A paper in PNAS by Ned Wingreen at Princeton uses first-principles quantum molecular dynamics to look at the hydrophobic interaction of two hydrated methane molecules. I’d say this is primarily a methodological paper – that’s pretty much the angle Guilia Galli takes in her accompanying commentary – in that it aims to establish how well classical simulation approaches do in capturing the nature of the interaction. The answer is: not particularly. Classical force fields predict two free-energy minima, one at methane-methane contact and a second, rather shallow, at a small separation corresponding to one intervening solvent layer. But the relative stability of these minima is rather sensitive to the precise force-field parameters and can be reversed for some values. The quantum simulations reveal a deeper potential well at contact – this is always the stable configuration. But there is a succession of shallow minima at several other methane-methane separations, implying the existence of several relatively stable hydration cages. The authors talk about these configurations in terms of ‘clathrate-like cages’, but in fact it seems that they don’t have any well-defined hydrogen-bonding arrangements: two independent simulations at a specific methane-methane separation gave water structures that could not be superimposed. (There was, however, apparently some consistency in the ‘hydrogen-bonded rings’ in between the two methanes.) Wingreen and colleagues suggest that the shallow minima are the result of relatively well packed configurations for water in the hydration shells. But I don’t really know what this means. Normally, considerations of molecular packing in liquids are governed by the short-ranged repulsion between molecules. But ‘well packed’ is an ambiguous term for water, where optimal hydrogen bonding means that the waters sit rather further apart than equivalent spherical molecules would do. I’m assuming ‘well packed’ here refers to unbroken, unstrained H-bonding configurations…?
“Until a few years ago it was common practice to ignore water molecules in protein binding sites”, say Jonathan Essex and colleagues at Southampton University in an interesting paper in JACS. But now, they point out, there is increasing interest in designing ligands that will displace particular water molecules in drug binding. Conceivably, this might make the ligands more selective and the binding energy more favourable.

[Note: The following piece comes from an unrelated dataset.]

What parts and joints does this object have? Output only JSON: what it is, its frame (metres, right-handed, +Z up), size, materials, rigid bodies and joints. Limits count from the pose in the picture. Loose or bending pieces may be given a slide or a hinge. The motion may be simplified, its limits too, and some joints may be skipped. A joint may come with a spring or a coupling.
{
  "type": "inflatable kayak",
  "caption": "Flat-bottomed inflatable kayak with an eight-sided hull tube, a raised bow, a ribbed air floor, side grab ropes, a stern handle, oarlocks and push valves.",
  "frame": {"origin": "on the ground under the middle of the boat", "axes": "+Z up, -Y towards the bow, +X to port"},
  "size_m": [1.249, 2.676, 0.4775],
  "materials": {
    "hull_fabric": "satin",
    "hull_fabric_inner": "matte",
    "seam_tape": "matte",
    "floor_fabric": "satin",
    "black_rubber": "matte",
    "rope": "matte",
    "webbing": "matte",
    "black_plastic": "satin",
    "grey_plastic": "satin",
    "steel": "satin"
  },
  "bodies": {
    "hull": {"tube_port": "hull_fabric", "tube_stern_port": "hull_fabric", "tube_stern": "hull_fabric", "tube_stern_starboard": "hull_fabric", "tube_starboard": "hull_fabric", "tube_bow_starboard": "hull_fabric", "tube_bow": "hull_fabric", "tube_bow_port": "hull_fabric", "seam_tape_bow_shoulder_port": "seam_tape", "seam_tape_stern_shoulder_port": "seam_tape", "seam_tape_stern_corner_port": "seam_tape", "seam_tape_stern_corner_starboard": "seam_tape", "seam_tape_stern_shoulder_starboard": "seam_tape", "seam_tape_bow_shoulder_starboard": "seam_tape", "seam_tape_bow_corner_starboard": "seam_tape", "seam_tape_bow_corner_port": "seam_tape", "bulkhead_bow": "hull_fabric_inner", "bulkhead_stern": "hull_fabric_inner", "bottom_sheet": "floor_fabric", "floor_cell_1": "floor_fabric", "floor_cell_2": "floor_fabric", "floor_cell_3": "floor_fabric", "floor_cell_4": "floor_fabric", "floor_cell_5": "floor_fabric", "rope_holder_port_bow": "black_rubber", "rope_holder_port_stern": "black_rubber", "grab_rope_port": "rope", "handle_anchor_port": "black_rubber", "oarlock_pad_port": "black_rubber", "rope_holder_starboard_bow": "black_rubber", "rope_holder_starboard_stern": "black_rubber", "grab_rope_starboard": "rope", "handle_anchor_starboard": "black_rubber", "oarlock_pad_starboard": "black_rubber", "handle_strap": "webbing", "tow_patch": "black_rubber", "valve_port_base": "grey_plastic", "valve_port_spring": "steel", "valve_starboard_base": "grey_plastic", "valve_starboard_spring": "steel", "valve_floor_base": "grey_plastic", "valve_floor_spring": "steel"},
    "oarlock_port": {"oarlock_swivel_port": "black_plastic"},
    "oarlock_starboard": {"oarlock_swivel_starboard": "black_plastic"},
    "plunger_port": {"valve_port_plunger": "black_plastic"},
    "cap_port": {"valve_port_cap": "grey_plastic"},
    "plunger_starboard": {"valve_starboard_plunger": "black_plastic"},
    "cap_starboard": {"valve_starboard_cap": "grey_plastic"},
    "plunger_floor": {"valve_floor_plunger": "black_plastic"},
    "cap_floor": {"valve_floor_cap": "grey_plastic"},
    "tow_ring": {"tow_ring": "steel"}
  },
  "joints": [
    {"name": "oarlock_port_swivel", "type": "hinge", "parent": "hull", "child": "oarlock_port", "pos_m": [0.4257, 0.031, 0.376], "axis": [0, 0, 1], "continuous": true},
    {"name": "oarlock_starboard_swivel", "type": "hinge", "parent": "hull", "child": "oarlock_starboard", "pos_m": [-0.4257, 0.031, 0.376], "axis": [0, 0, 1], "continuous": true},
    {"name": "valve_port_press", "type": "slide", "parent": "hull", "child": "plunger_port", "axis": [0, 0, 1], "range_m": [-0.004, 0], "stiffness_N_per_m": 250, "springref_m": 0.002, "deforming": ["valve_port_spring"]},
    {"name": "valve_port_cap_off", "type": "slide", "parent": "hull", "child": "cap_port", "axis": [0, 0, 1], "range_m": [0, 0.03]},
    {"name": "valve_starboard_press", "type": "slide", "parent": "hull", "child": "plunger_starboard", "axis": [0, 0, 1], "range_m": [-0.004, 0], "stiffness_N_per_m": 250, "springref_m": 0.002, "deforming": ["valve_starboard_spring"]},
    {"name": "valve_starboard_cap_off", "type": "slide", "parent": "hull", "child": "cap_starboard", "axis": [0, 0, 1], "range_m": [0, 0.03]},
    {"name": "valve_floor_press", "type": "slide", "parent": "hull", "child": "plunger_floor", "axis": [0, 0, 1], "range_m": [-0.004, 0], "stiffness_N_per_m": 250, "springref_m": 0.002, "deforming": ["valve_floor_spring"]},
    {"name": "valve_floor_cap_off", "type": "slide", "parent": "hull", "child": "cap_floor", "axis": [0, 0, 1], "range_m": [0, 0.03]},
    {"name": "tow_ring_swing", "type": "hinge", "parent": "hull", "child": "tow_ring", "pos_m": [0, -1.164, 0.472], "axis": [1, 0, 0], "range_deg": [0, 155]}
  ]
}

But it’s not clear whether that will necessarily be so. Despite the entropic advantage of expelling bound water from a binding cleft, one can’t generalize about the consequent free energy change. Whether or not it is advantageous to incorporate a water molecule at the binding interface hinges on a delicate balance. Confining a water molecule clearly has an entropic penalty, but this might be repaid by the enthalpic gains of hydrogen-bond formation – an issue that must itself be weighed against the average number of hydrogen bonds that a bulk water molecule engages in. Jack Dunitz (Science 264, 670 (1994); Chem. Biol. 2, 709-712 (1995)) has estimated that transferring a water molecule from an ordered binding site where it is bound by an ‘average’ hydrogen bond to the bulk involves an overall free-energy change that is close to zero. So it is not obvious which way the scales will tip in any instance. John Ladbury and his coworkers (D. A. Renzoni, M. J. J. M. Zvelebil, T. Lundbäck & J. E. Ladbury, in J. E. Ladbury & P. R. Connelly (eds), Structure-Based Drug Design: Thermodynamics, Modeling and Strategy 161-180, Landes Bioscience (1997)) have thought about the implications for drug design.

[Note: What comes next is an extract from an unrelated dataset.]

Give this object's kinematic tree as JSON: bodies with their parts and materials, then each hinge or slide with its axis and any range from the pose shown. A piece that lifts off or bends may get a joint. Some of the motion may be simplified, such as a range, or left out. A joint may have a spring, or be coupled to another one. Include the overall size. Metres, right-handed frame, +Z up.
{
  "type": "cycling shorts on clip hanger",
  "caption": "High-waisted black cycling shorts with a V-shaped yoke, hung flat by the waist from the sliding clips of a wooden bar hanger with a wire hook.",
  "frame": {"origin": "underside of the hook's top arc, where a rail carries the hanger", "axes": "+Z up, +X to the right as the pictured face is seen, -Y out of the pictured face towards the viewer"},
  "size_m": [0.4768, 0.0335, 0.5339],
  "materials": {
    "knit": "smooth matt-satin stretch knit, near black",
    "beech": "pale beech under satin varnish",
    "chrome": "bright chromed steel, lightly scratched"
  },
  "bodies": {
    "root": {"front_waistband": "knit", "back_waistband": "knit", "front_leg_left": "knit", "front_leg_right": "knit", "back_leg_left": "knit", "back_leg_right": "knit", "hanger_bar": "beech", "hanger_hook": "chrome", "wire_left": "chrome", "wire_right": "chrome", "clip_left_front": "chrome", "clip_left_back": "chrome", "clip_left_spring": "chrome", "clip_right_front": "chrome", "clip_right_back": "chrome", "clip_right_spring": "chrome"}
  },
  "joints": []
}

The message is illustrated in the binding of various inhibitors of HIV-1 protease, one of the key targets in AIDS therapies. Crystal structures show that some of these, such as KNI-272, bind to the enzyme via a bridging water molecule. Other inhibitors, such as DMP450, have been designed specifically to exclude this water molecule while mimicking its hydrogen-bonding capacity, and have found to bind more strongly. Li and Lazaridis (JACS 125, 6636-6637 (2003)) have calculated that displacement of the bound water by DMP450 is in itself unfavourable relative to KNI-272, but that this cost is outweighed by the lower cost of desolvating DMP450 to form the bound complex. So the consequences of eliminating the water molecule are both highly specific and not obvious.
With all this in mind, Essex and colleagues have sought a way of classifying water molecules in protein binding sites according to how easily displaced they are by ligands. By studying the thermodynamics of six proteins complexed with a variety of ligands, they say that the water molecules in the binding sites seem to come in two classes: those that are readily displaced (by at least some ligands), and those that never are. The latter, unsurprisingly, turn out to be more tightly bound according to MC simulations. All the same, the authors say that “no linear correlation exists between the binding free energies of water molecules and the change in binding affinity of ligands displacing the water molecules.” Yet they conclude that if we can identify the ‘conserved’ water molecules – those that do not get displaced come what may – then these can be usefully used in the design of drug docking: in effect, they serve as ‘part of the protein’, available for hydrogen bonding to the ligand. This paper supplies some heuristics for deciding which water molecules are conserved or displacable.